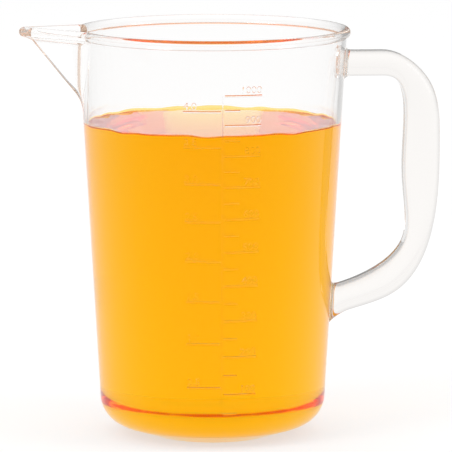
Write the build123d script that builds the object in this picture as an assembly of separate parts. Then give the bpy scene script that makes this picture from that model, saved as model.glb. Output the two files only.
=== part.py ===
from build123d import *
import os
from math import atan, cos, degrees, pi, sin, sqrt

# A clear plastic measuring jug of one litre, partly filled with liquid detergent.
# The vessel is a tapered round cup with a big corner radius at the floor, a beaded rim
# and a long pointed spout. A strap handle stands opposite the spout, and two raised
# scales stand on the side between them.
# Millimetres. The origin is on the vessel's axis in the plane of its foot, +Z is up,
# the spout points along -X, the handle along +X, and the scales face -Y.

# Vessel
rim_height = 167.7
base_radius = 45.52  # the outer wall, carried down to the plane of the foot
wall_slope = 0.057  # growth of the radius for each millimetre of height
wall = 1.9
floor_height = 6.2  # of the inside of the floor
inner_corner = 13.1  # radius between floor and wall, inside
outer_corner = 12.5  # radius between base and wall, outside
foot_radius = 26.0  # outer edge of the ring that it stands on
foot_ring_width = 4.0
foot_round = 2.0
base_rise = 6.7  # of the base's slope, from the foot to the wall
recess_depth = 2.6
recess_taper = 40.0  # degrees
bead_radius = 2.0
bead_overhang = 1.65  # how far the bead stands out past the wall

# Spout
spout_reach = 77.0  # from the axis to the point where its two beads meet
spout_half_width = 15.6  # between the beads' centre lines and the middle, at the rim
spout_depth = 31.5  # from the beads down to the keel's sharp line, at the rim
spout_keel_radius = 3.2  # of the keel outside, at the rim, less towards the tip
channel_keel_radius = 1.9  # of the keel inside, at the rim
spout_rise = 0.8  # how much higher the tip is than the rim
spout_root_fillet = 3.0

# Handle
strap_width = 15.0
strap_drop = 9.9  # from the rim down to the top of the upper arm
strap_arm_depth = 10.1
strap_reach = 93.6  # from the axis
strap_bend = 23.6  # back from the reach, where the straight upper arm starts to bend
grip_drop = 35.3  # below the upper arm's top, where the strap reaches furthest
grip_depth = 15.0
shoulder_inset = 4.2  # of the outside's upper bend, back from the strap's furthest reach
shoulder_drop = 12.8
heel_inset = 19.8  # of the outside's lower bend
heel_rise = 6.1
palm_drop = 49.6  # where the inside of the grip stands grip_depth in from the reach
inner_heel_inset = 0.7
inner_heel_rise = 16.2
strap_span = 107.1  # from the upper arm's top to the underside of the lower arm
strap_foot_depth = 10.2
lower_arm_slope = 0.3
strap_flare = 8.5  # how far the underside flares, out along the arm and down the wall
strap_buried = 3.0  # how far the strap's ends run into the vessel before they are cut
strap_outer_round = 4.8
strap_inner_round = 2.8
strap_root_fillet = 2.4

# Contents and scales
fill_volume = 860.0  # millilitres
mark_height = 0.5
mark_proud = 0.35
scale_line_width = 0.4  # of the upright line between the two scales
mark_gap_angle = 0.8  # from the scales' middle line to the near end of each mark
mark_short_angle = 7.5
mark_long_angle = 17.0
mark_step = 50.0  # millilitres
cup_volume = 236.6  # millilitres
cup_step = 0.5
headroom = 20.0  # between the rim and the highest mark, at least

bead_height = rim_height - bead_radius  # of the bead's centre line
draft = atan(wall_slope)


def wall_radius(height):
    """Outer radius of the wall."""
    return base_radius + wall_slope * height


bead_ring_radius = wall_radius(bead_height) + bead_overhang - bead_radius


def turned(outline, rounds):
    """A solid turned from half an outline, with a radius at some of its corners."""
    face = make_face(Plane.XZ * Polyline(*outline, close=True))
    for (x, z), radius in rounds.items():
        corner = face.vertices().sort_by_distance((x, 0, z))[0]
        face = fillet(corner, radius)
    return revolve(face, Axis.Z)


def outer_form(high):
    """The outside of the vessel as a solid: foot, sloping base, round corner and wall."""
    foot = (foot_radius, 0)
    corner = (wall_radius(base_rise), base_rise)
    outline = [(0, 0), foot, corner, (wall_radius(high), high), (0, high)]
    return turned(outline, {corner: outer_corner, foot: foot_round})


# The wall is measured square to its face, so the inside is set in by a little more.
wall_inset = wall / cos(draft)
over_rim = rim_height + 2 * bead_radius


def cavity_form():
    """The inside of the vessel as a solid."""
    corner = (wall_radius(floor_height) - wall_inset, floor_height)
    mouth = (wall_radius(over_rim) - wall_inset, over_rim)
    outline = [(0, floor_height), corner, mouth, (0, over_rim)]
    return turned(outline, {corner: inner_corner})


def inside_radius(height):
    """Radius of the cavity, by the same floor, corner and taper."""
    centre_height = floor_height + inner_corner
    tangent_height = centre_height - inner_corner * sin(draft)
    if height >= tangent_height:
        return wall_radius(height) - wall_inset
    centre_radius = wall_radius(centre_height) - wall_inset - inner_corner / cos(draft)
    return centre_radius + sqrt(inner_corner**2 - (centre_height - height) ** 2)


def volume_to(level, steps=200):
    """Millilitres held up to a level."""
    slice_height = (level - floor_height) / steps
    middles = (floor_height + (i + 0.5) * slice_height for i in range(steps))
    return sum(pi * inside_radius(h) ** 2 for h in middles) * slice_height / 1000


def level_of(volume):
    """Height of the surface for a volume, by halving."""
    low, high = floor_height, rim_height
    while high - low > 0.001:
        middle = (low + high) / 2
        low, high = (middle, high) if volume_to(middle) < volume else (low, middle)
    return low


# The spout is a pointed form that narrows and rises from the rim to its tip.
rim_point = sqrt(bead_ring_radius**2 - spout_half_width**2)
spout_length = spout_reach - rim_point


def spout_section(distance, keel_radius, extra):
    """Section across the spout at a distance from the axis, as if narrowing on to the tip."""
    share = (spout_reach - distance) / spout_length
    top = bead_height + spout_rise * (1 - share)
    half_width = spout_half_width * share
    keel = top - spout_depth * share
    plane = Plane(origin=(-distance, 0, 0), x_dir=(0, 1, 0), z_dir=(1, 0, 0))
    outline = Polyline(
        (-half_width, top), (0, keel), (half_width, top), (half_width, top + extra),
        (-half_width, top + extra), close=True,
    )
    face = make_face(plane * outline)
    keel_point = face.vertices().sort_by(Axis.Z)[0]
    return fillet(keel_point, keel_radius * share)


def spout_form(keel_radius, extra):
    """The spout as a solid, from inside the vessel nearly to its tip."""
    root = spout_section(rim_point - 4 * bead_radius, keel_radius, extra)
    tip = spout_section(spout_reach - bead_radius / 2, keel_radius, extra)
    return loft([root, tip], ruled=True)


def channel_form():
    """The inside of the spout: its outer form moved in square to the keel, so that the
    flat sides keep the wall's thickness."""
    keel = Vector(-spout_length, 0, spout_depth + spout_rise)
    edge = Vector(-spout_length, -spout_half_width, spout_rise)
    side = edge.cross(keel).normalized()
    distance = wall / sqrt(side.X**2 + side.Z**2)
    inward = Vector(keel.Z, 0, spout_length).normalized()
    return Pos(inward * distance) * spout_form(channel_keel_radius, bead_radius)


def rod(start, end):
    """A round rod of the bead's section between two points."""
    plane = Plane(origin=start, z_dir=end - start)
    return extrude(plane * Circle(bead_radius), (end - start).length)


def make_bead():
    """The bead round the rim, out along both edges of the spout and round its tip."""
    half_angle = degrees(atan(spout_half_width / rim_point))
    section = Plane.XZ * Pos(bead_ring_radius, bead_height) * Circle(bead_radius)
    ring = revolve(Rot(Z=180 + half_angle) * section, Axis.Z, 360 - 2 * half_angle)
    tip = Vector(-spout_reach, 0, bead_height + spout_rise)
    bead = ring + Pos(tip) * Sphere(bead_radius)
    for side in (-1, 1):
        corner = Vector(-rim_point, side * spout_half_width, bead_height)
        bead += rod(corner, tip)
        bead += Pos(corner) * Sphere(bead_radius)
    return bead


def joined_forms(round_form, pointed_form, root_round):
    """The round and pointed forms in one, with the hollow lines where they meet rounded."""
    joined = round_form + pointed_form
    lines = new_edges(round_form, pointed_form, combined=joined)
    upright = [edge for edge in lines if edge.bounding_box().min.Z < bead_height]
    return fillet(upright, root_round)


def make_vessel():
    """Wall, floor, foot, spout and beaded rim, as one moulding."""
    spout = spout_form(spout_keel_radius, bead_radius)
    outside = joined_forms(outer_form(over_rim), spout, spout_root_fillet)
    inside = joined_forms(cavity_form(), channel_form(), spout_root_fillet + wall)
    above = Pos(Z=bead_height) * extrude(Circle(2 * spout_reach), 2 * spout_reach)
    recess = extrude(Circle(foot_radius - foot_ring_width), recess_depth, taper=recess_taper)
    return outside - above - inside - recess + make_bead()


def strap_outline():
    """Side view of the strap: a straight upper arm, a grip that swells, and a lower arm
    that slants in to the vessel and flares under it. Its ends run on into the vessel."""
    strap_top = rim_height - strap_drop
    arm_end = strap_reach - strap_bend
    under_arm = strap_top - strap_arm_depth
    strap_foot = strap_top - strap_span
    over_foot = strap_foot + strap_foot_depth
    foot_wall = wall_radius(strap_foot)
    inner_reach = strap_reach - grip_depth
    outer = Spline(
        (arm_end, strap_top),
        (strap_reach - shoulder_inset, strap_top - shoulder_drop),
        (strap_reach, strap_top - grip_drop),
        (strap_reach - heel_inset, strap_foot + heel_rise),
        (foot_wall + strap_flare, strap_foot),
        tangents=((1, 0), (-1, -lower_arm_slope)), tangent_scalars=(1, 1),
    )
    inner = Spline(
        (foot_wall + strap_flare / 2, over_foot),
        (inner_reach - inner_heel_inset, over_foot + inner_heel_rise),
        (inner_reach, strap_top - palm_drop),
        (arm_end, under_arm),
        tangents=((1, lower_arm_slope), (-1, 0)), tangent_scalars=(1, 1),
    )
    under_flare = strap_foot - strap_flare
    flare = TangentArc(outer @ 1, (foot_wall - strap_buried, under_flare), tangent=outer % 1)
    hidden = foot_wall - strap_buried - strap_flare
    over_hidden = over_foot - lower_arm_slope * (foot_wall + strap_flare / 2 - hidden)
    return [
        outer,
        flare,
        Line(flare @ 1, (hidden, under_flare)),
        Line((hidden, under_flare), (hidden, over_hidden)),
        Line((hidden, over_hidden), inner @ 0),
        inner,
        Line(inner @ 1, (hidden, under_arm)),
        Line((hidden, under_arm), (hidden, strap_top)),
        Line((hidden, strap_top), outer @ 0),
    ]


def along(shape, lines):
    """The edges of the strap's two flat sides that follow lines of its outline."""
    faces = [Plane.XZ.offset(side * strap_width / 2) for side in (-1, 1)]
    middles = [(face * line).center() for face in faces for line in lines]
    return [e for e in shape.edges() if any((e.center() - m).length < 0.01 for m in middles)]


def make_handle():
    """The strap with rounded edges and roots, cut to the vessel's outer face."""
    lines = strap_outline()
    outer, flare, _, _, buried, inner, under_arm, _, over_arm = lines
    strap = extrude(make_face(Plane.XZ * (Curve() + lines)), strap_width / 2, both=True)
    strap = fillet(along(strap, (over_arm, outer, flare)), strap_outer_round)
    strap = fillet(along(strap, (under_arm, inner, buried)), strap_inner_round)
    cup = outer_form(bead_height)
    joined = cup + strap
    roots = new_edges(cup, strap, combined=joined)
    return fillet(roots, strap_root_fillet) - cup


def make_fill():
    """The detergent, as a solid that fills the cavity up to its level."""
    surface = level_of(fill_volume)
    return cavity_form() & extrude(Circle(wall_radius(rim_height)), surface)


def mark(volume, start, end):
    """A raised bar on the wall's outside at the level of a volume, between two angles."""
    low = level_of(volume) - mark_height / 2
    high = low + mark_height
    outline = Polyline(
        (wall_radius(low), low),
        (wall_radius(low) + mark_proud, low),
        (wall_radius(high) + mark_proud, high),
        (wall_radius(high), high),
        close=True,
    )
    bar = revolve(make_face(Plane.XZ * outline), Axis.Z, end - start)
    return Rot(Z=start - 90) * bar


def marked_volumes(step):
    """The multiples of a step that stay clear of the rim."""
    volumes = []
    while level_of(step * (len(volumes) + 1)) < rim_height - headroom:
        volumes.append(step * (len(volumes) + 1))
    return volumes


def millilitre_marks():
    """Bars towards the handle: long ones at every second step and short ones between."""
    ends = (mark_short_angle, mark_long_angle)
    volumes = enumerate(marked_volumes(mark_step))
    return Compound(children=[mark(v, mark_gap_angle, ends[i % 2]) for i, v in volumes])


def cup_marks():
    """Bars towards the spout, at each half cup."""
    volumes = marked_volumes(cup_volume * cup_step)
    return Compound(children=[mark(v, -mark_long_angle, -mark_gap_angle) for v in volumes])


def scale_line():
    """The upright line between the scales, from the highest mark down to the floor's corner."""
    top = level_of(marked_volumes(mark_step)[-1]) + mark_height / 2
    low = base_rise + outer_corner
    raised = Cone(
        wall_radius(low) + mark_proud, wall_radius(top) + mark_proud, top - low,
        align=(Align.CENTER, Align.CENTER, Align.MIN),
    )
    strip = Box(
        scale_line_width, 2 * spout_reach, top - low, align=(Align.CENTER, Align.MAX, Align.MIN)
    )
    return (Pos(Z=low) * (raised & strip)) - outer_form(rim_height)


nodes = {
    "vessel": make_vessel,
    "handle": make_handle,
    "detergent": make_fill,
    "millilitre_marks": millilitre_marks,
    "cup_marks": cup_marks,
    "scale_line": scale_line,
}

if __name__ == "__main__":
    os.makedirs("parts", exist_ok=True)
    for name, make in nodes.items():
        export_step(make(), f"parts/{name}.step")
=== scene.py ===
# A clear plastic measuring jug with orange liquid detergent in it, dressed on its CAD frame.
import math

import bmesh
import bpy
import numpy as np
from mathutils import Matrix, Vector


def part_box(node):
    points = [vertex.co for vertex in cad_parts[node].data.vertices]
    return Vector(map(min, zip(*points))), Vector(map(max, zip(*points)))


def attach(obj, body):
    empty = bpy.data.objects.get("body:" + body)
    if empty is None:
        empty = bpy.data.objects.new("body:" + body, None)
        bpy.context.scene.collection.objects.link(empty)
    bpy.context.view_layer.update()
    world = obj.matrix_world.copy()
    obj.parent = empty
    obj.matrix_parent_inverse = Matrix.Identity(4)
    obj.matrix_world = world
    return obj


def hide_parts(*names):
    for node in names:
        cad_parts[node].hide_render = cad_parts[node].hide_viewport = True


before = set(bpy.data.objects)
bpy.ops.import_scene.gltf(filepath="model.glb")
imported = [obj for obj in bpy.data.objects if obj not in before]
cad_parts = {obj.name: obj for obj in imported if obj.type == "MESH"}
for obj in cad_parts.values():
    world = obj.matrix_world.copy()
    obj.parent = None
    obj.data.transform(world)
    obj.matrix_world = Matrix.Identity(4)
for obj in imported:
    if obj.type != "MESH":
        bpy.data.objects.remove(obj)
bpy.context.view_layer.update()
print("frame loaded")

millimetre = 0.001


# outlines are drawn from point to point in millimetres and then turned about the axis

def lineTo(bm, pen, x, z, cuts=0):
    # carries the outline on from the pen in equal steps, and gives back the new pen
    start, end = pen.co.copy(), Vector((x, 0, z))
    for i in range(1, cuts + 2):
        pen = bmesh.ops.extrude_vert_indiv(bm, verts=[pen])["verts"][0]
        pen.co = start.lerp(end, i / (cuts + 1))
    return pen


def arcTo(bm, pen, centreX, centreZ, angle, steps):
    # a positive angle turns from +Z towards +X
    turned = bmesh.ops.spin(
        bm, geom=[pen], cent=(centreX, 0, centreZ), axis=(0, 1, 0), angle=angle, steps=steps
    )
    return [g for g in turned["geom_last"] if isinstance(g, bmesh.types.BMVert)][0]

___

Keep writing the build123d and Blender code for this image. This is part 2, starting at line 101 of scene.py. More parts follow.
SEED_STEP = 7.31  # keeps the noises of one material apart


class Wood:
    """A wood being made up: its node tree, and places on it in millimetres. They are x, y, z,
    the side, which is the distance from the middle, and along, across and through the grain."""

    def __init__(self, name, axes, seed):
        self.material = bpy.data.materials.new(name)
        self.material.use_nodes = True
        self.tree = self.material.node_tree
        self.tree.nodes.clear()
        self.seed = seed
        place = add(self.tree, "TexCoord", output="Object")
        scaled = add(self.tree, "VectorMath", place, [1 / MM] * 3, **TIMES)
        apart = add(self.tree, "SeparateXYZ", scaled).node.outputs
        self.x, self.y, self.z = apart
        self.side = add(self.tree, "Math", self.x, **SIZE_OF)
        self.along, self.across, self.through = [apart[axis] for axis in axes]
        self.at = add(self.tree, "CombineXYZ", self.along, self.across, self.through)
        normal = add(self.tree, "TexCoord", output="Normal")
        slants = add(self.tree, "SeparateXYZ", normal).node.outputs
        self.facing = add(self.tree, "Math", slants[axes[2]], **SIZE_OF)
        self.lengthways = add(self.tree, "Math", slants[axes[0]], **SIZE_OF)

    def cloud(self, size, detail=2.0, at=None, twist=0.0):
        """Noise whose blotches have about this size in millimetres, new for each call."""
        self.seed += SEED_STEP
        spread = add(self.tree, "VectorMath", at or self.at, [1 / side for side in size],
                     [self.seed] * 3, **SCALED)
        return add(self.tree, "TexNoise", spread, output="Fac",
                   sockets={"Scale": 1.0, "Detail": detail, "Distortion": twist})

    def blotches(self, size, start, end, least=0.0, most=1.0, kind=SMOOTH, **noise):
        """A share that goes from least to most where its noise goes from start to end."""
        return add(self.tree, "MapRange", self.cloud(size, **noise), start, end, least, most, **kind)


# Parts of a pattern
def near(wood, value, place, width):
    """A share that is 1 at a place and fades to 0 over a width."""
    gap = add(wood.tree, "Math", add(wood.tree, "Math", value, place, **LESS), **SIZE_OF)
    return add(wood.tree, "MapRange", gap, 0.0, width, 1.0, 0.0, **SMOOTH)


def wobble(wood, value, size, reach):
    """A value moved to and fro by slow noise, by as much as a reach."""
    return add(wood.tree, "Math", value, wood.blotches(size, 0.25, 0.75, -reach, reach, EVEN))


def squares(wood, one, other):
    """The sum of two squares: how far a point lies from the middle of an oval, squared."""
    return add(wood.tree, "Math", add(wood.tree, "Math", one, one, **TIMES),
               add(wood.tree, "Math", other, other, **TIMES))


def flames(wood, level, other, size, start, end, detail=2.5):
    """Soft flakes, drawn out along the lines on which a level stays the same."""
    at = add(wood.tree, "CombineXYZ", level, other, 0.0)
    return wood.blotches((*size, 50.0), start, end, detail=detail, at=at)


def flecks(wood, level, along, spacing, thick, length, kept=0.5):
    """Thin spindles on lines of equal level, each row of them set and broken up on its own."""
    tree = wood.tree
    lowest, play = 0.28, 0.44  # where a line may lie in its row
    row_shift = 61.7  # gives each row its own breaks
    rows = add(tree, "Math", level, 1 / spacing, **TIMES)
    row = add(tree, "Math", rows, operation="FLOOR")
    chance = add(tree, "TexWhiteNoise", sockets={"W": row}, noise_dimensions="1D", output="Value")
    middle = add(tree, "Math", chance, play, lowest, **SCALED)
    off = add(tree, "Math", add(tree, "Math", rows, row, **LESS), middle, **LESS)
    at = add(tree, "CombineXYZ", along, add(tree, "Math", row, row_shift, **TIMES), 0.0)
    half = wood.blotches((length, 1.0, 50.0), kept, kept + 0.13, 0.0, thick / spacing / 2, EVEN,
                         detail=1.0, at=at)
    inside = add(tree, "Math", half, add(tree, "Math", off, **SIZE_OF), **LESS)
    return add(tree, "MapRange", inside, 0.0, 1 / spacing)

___

*WHAT IS REQUIRED*. Starting at the line that contains "obj.matrix_world = Matrix.Identity(4)" and ending at the line that contains "# outlines are", repeat each line exactly, both ends included, and nothing else.

*OUTPUT OF THE EXERCISE*.
    obj.matrix_world = Matrix.Identity(4)
for obj in imported:
    if obj.type != "MESH":
        bpy.data.objects.remove(obj)
bpy.context.view_layer.update()
print("frame loaded")

millimetre = 0.001


# outlines are drawn from point to point in millimetres and then turned about the axis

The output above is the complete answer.